Stored data entries
■ ■ ■ ■ ■

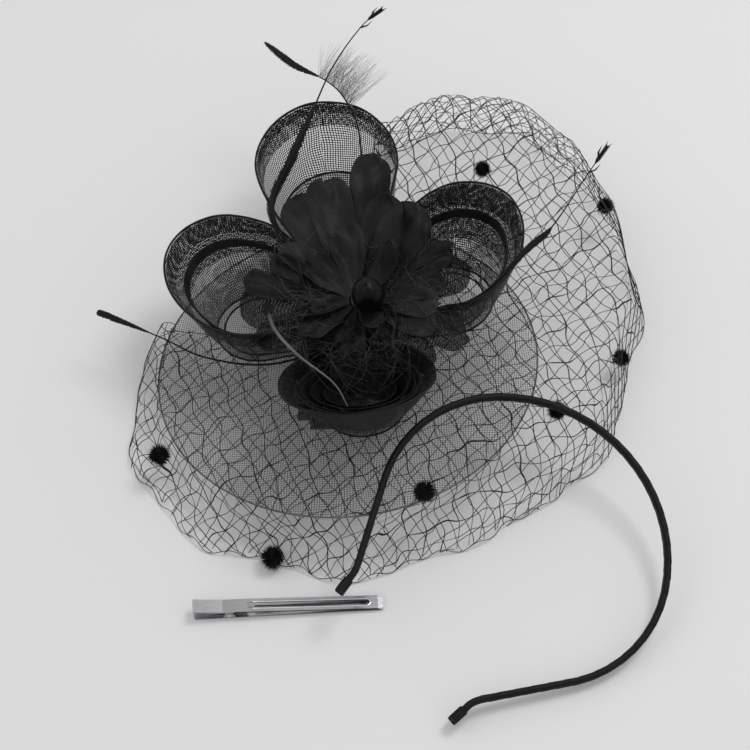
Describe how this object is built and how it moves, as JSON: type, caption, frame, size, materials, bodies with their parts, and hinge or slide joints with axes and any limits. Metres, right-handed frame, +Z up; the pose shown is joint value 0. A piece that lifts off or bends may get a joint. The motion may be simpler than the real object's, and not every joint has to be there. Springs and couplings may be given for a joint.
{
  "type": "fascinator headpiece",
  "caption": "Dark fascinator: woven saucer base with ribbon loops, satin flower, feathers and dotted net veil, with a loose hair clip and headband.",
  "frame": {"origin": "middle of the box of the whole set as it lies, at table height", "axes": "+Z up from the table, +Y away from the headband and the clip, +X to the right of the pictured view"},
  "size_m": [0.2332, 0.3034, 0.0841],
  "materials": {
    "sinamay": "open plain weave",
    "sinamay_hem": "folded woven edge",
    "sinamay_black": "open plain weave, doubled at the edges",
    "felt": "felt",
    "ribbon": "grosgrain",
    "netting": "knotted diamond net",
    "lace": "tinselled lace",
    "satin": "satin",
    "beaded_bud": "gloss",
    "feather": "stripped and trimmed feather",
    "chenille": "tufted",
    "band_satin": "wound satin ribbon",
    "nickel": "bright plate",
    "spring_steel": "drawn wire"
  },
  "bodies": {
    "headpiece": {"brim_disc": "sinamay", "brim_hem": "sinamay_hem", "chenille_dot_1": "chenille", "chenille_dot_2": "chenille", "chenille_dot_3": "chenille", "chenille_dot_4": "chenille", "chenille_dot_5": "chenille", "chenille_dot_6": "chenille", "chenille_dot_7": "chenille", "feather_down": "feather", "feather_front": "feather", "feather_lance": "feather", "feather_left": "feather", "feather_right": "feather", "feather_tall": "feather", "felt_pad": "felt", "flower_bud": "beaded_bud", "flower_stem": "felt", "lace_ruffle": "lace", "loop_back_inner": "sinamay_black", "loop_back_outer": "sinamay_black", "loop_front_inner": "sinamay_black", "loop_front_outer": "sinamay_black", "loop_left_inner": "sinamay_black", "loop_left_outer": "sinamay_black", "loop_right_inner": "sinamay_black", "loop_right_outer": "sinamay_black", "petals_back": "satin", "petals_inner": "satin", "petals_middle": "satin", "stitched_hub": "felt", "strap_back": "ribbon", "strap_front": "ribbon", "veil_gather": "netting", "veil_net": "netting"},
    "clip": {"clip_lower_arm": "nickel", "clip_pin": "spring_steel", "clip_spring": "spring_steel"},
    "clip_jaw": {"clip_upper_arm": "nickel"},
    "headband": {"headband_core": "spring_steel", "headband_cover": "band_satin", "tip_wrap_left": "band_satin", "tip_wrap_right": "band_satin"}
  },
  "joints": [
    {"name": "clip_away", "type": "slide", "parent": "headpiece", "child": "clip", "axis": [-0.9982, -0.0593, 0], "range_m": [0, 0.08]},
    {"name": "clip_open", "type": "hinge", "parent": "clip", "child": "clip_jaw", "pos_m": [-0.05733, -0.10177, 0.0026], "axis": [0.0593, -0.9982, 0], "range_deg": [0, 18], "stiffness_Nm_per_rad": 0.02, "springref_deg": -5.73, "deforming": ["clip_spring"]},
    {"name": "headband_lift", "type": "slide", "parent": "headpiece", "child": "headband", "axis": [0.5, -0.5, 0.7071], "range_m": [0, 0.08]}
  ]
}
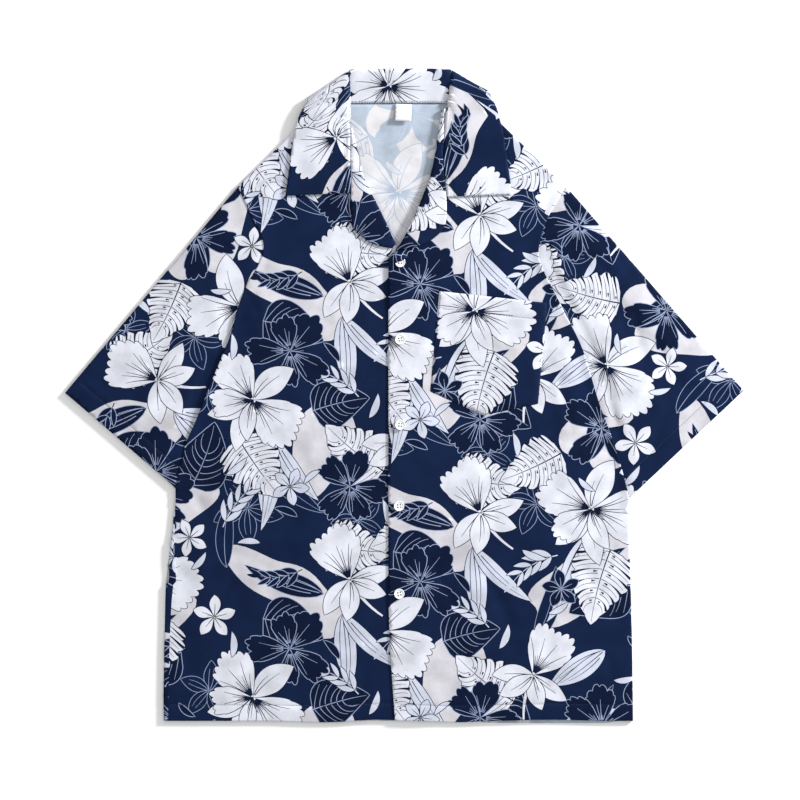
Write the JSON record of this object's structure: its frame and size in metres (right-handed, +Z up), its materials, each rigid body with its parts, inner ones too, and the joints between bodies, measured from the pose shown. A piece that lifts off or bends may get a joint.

■ ■ ■ ■ ■

--- TASK DIRECTIONS ---
Print out all the entries precisely as written.

--- RESULT ---
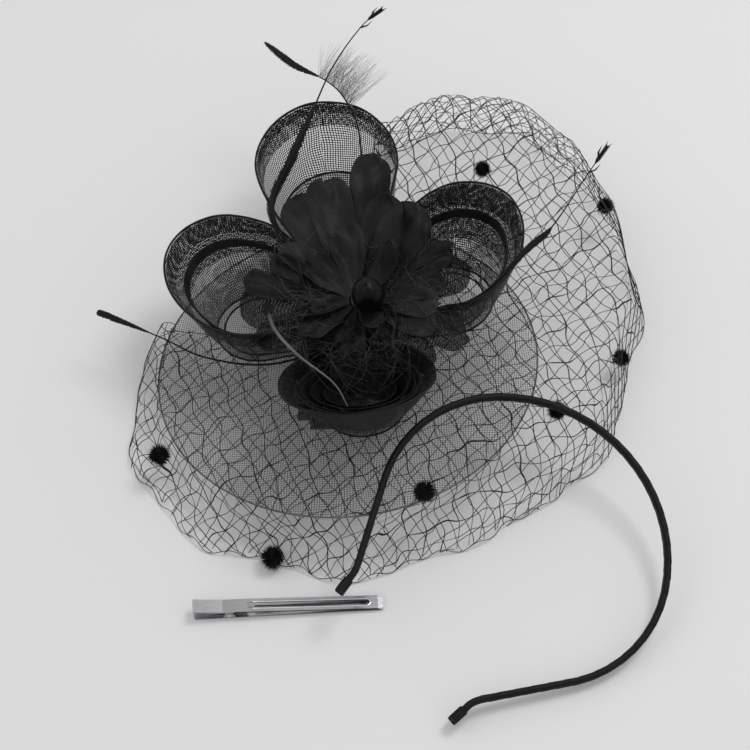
Describe how this object is built and how it moves, as JSON: type, caption, frame, size, materials, bodies with their parts, and hinge or slide joints with axes and any limits. Metres, right-handed frame, +Z up; the pose shown is joint value 0. A piece that lifts off or bends may get a joint. The motion may be simpler than the real object's, and not every joint has to be there. Springs and couplings may be given for a joint.
{
  "type": "fascinator headpiece",
  "caption": "Dark fascinator: woven saucer base with ribbon loops, satin flower, feathers and dotted net veil, with a loose hair clip and headband.",
  "frame": {"origin": "middle of the box of the whole set as it lies, at table height", "axes": "+Z up from the table, +Y away from the headband and the clip, +X to the right of the pictured view"},
  "size_m": [0.2332, 0.3034, 0.0841],
  "materials": {
    "sinamay": "open plain weave",
    "sinamay_hem": "folded woven edge",
    "sinamay_black": "open plain weave, doubled at the edges",
    "felt": "felt",
    "ribbon": "grosgrain",
    "netting": "knotted diamond net",
    "lace": "tinselled lace",
    "satin": "satin",
    "beaded_bud": "gloss",
    "feather": "stripped and trimmed feather",
    "chenille": "tufted",
    "band_satin": "wound satin ribbon",
    "nickel": "bright plate",
    "spring_steel": "drawn wire"
  },
  "bodies": {
    "headpiece": {"brim_disc": "sinamay", "brim_hem": "sinamay_hem", "chenille_dot_1": "chenille", "chenille_dot_2": "chenille", "chenille_dot_3": "chenille", "chenille_dot_4": "chenille", "chenille_dot_5": "chenille", "chenille_dot_6": "chenille", "chenille_dot_7": "chenille", "feather_down": "feather", "feather_front": "feather", "feather_lance": "feather", "feather_left": "feather", "feather_right": "feather", "feather_tall": "feather", "felt_pad": "felt", "flower_bud": "beaded_bud", "flower_stem": "felt", "lace_ruffle": "lace", "loop_back_inner": "sinamay_black", "loop_back_outer": "sinamay_black", "loop_front_inner": "sinamay_black", "loop_front_outer": "sinamay_black", "loop_left_inner": "sinamay_black", "loop_left_outer": "sinamay_black", "loop_right_inner": "sinamay_black", "loop_right_outer": "sinamay_black", "petals_back": "satin", "petals_inner": "satin", "petals_middle": "satin", "stitched_hub": "felt", "strap_back": "ribbon", "strap_front": "ribbon", "veil_gather": "netting", "veil_net": "netting"},
    "clip": {"clip_lower_arm": "nickel", "clip_pin": "spring_steel", "clip_spring": "spring_steel"},
    "clip_jaw": {"clip_upper_arm": "nickel"},
    "headband": {"headband_core": "spring_steel", "headband_cover": "band_satin", "tip_wrap_left": "band_satin", "tip_wrap_right": "band_satin"}
  },
  "joints": [
    {"name": "clip_away", "type": "slide", "parent": "headpiece", "child": "clip", "axis": [-0.9982, -0.0593, 0], "range_m": [0, 0.08]},
    {"name": "clip_open", "type": "hinge", "parent": "clip", "child": "clip_jaw", "pos_m": [-0.05733, -0.10177, 0.0026], "axis": [0.0593, -0.9982, 0], "range_deg": [0, 18], "stiffness_Nm_per_rad": 0.02, "springref_deg": -5.73, "deforming": ["clip_spring"]},
    {"name": "headband_lift", "type": "slide", "parent": "headpiece", "child": "headband", "axis": [0.5, -0.5, 0.7071], "range_m": [0, 0.08]}
  ]
}
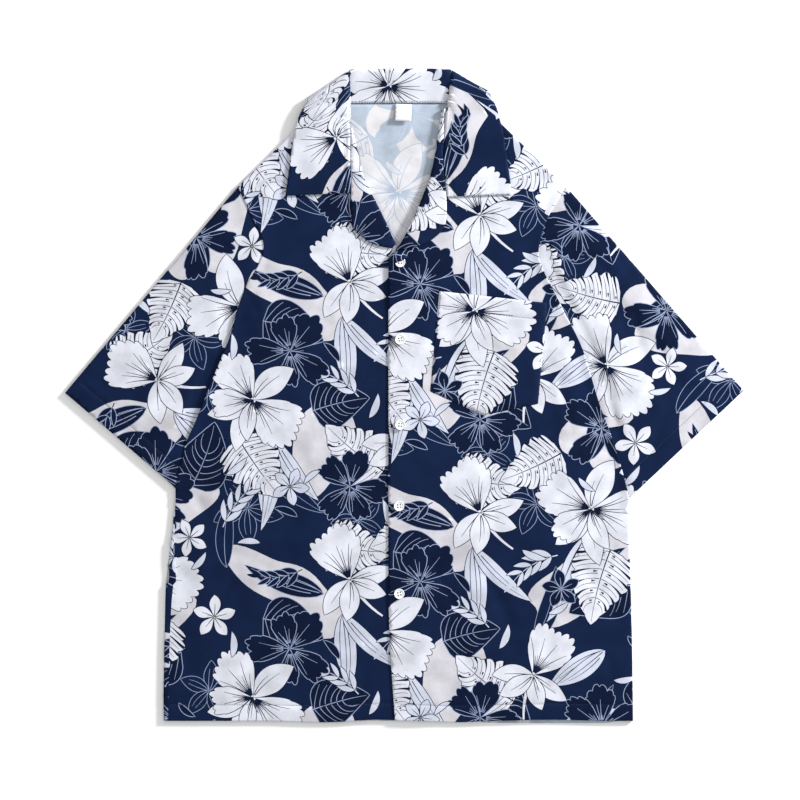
Write the JSON record of this object's structure: its frame and size in metres (right-handed, +Z up), its materials, each rigid body with its parts, inner ones too, and the joints between bodies, measured from the pose shown. A piece that lifts off or bends may get a joint.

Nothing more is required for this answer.